PHMSA Gas Transmission (GT) Integrity Management
Time: 02/11/2016 11:19 PM

Rule Section: §192.935(b)

Third Party Damage and Outside Force Damage.

Rule Hierarchy:

Rule Language:

  1. Third party damage. An operator must enhance its damage prevention program, as required under 192.614 of this part, with respect to a covered segment to prevent and minimize the consequences of a release due to third party damage. Enhanced measures to an existing damage prevention program include, at a minimum-
    1. Using qualified personnel (see 192.915) for work an operator is conducting that could adversely affect the integrity of a covered segment, such as marking, locating, and direct supervision of known excavation work.
    2. Collecting in a central database information that is location specific on excavation damage that occurs in covered and non covered segments in the transmission system and the root cause analysis to support identification of targeted additional preventative and mitigative measures in the high consequence areas.

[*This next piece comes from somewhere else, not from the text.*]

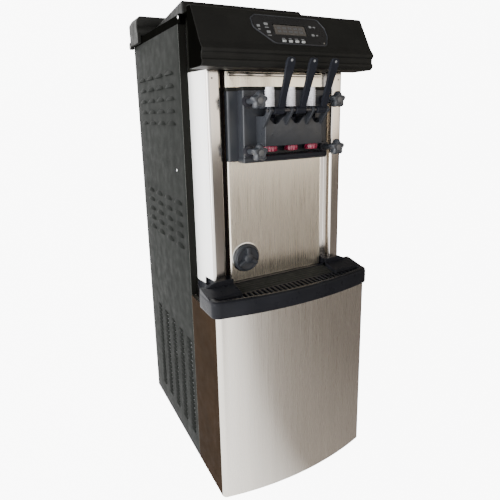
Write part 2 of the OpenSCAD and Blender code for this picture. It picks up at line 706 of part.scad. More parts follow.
// Two steel cylinders with a front flange and a rear bearing housing
module freezing_barrels() color("lightsteelblue") for (sx = [-1, 1]) translate([sx * barrel_x, 0, barrel_z])
    difference() {
        union() {
            y_cyl(0, fascia_y + 0.2, barrel_end_y, 0, barrel_r + 3);
            y_cyl(0, fascia_y + 2, fascia_y + 6, 0, barrel_r + 12);
            y_cyl(0, barrel_end_y - 1, barrel_end_y + 40, 0, 26);
        }
        y_cyl(0, fascia_y - 1, barrel_end_y - 5, 0, barrel_r);
        y_cyl(0, 0, barrel_end_y + 50, 0, shaft_r + 0.05);
        z_cyl(0, hopper_y0 + 40, barrel_r - 8, barrel_r + 10, 12);
    }

module barrel_insulation() color("khaki") difference() {
    block([-barrel_x - 72, front + 8, barrel_z - 72], [barrel_x + 72, barrel_end_y - 6, barrel_z + 70]);
    for (sx = [-1, 1]) {
        y_cyl(sx * barrel_x, front, barrel_end_y, barrel_z, barrel_r + 3.3);
        z_cyl(sx * barrel_x, hopper_y0 + 40, barrel_z + 40, barrel_z + 80, 15.3);
    }
}

// Shaft with spiral paddles and three long scraper blades held on three spiders
module beater(sx) color("white") translate([sx * barrel_x, 0, barrel_z]) {
    y0 = fascia_y + 14;
    y1 = barrel_end_y - 12;
    y_cyl(0, fascia_y + 8, barrel_end_y + 76, 0, shaft_r);
    for (y = [y0, (y0 + y1) / 2, y1 - 6], a = [0, 120, 240])
        translate([0, y, 0]) rotate([0, a, 0]) block([0, 0, -4], [40, 6, 4]);
    for (a = [0, 120, 240])
        rotate([0, a, 0]) block([38, y0, -6], [46, y1, 3]);
    for (i = [0:8])
        translate([0, y0 + 24 + i * (y1 - y0 - 54) / 8, 0]) rotate([0, sx * i * 40, 0])
            rotate([sx * 30, 0, 0]) block([4, -2, -9], [33, 2, 9]);
}
module beater_left() beater(-1);
module beater_right() beater(1);

// ---------- drive ----------

module belt_pulley(x, y, z, r, hole) difference() {
    union() {
        y_cyl(x, y - belt_w / 2, y + belt_w / 2, z, r);
        for (d = [-belt_w / 2 - 2, belt_w / 2]) y_cyl(x, y + d, y + d + 2, z, r + 4);
    }
    y_cyl(x, y - 20, y + 20, z, hole);
}

module pulley_left() color("gray") belt_pulley(-barrel_x, belt_left_y, barrel_z, pulley_r, shaft_r + 0.02);
module pulley_right() color("gray") belt_pulley(barrel_x, belt_right_y, barrel_z, pulley_r, shaft_r + 0.02);

module drive_motor() color("darkslategray") difference() {
    union() {
        y_cyl(0, front + 130, belt_left_y - 24, motor_z, 68);
        block([-75, front + 140, motor_z - 90], [75, belt_left_y - 40, motor_z - 60]);
        block([-half_w + 12, front + 150, motor_z - 93], [half_w - 12, belt_left_y - 50, motor_z - 90]);
        y_cyl(0, front + 122, front + 131, motor_z, 60);
    }
    y_cyl(0, front + 200, belt_left_y, motor_z, 7.05);
}

module motor_pulley() color("silver") {
    y_cyl(0, front + 210, belt_right_y + 14, motor_z, 7);
    for (y = [belt_left_y, belt_right_y]) belt_pulley(0, y, motor_z, motor_pulley_r, 7);
}

// Flat loop around a large and a small pulley
module belt(sx, y) translate([0, y + 4, 0]) rotate([90, 0, 0]) linear_extrude(8) difference() {
    belt_outline(sx, 5);
    belt_outline(sx, 1);
}
module belt_outline(sx, t) hull() {
    translate([sx * barrel_x, barrel_z]) circle(pulley_r + t, $fn = 32);
    translate([0, motor_z]) circle(motor_pulley_r + t, $fn = 32);
}
module drive_belts() color([0.05, 0.05, 0.05]) {
    belt(-1, belt_left_y);
    belt(1, belt_right_y);
}

// ---------- cooling and electrics ----------

module compressor() color("black") translate([95, back - 210, pan_z + 3]) {
    rotate_extrude() polygon([[0, 30], [70, 30], [84, 44], [84, 150], [70, 178], [40, 192], [0, 196]]);
    for (sx = [-1, 1], sy = [-1, 1]) {
        z_cyl(sx * 88, sy * 70, 0, 22, 11);
        z_cyl(sx * 88, sy * 70, 26, 34, 7);
    }
    block([-105, -85, 22], [105, -55, 26]);
    block([-105, 55, 22], [105, 85, 26]);
    block([-60, -85, 22], [60, 85, 31]);
    z_cyl(60, -62, 31, 140, 4);
}

// Finned block beside the left panel with its return bends
module condenser() color("silver") {
    for (y = [fan_y - 148:16:fan_y + 148]) block([-248, y, 66], [-206, y + 4, 424]);
    for (z = [84:30:414], x = [-238, -216]) y_cyl(x, fan_y - 156, fan_y + 158, z, 4.5);
    for (z = [62, 424]) block([-250, fan_y - 150, z], [-204, fan_y + 152, z + 4]);
    for (z = [84:60:384], x = [-238, -216]) translate([x, fan_y - 156, z + 15]) rotate([0, -90, 180])
        rotate_extrude(angle = 180) translate([15, 0]) circle(4.5);
    block([-250, fan_y - 150, pan_z + 24.3], [-204, fan_y + 152, 62]);
}

module condenser_fan() color("gray") translate([fan_x, fan_y, fan_z]) {
    difference() {
        x_cyl(-12, 12, 0, 0, 30);
        x_cyl(-4, 14, 0, 0, 5.02);
    }
    for (a = [0:72:288]) rotate([a, 0, 0]) translate([0, 0, 26]) rotate([0, 0, 28])
        block([-1, -34, 0], [1, 34, fan_r - 32]);
}

// Shroud around the fan, the motor behind it and three arms
module fan_motor() color("dimgray") {
    difference() {
        block([fan_x - 28, fan_y - 150, 66], [fan_x + 16, fan_y + 150, 424]);
        block([fan_x - 30, fan_y - 147, 69], [fan_x + 13, fan_y + 147, 421]);
        x_cyl(fan_x, fan_x + 30, fan_y, fan_z, fan_r + 8);
    }
    x_cyl(fan_x - 3, fan_x + 40, fan_y, fan_z, 5);
    x_cyl(fan_x + 30, fan_x + 90, fan_y, fan_z, 38);
    for (a = [90:120:330]) translate([fan_x + 22, fan_y, fan_z]) rotate([a, 0, 0])
        block([-3, -6, 20], [3, 6, fan_r + 24]);
    for (a = [90:120:330]) translate([fan_x + 22, fan_y, fan_z]) rotate([a, 0, 0])
        block([-7, -8, fan_r + 14], [3, 8, fan_r + 24]);
    x_cyl(fan_x + 18, fan_x + 31, fan_y, fan_z, 30);
}

module control_box() color("lightgray") {
    difference() {
        block([half_w - 92, front + 70, 480], [half_w - 14, front + 300, 690]);
        block([half_w - 90, front + 72, 482], [half_w - 10, front + 298, 688]);
    }
    block([half_w - 84, front + 90, 500], [half_w - 82, front + 280, 670]);
    for (i = [0:3]) block([half_w - 82, front + 105 + i * 42, 560], [half_w - 60, front + 133 + i * 42, 600]);
}

module side_screw(sx, y, z, r)
    translate([sx * half_w, y, z]) rotate([0, sx * 90, 0]) cylinder(r = r, h = 1.8);

module panel_screws() color("whitesmoke") {
    for (sx = [-1, 1]) {
        side_screw(sx, front - 8, roof_z + 16, 4.5);
        side_screw(sx, front + 73, 1002, 4);
    }
    for (x = [-230, 230], z = [60, 620, 1380]) y_cyl(x, back, back + 1.8, z, 4.5);
}

base_pan();
levelling_feet();
frame();
side_panel_left();
side_panel_right();
back_panel();
neck_side_left();
neck_side_right();
fascia();
lower_front_panel();
tray_surround();
drip_pan();
drip_grille();
visor();
control_bezel();
display_window();
button_1();
button_2();
button_3();
button_4();
head_body();
head_gaskets();
knob_upper_left();
knob_upper_right();
knob_lower_left();
knob_lower_right();
head_studs();
lever_rod();
lever_left();
lever_middle();
lever_right();
plunger_left();
plunger_middle();
plunger_right();
nozzle_caps();
spout_shroud();
drawer_knob();
drawer_trough();
drawer_ring();
roof_frame();
hopper_cover();
cover_pins();
hopper_left();
hopper_right();
feed_tubes();
freezing_barrels();
barrel_insulation();
beater_left();
beater_right();
pulley_left();
pulley_right();
drive_motor();
motor_pulley();
drive_belts();
compressor();
condenser();
condenser_fan();
fan_motor();
control_box();
panel_screws();
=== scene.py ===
"""Looks of the soft serve machine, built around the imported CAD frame. Everything is in metres."""
import math

import bmesh
import bpy
from mathutils import Matrix, Vector

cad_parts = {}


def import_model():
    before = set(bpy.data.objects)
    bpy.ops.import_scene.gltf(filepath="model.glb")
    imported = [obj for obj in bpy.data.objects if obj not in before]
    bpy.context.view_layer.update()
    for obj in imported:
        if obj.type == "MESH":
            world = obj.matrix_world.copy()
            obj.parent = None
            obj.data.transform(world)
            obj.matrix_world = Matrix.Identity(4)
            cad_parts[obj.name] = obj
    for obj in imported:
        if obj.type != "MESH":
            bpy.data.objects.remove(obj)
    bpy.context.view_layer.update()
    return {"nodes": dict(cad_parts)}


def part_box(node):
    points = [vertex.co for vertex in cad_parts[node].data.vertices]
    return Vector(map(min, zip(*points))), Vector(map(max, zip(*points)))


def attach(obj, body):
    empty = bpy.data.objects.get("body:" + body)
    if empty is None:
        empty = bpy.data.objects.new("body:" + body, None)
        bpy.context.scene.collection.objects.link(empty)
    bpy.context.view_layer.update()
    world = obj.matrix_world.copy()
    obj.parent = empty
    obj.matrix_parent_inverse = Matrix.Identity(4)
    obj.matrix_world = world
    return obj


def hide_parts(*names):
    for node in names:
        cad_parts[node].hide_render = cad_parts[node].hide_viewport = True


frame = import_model()
NODES = frame["nodes"]
MM = 0.001
SIDES = (-1, 1)


# ---------- places read from the frame ----------

def box(node):
    low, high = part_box(node)
    return Vector(low), Vector(high)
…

This information must include recognized damage that is not required to be reported as an incident under Part 191.
    3. Participating in one-call systems in locations where covered segments are present.
    4. Monitoring of excavations conducted on covered pipeline segments by pipeline personnel. If an operator finds physical evidence of encroachment involving excavation that the operator did not monitor near a covered segment, an operator must either excavate the area near the encroachment or conduct an above ground survey using methods defined in NACE RP-0502-2002 (ibr, see 192.7). An operator must excavate, and remediate, in accordance with ANSI/ASME B318.S and 192.933 any indication of coating holidays or discontinuity warranting direct examination.
  2. Outside force damage. If an operator determines that outside force (e.g., earth movement, floods, unstable suspension bridge) is a threat to the integrity of a covered segment, the operator must take measures to minimize the consequences to the covered segment from outside force damage. These measures include, but are not limited to, increasing the frequency of aerial, foot or other methods of patrols, adding external protection, reducing external stress, and relocating the line.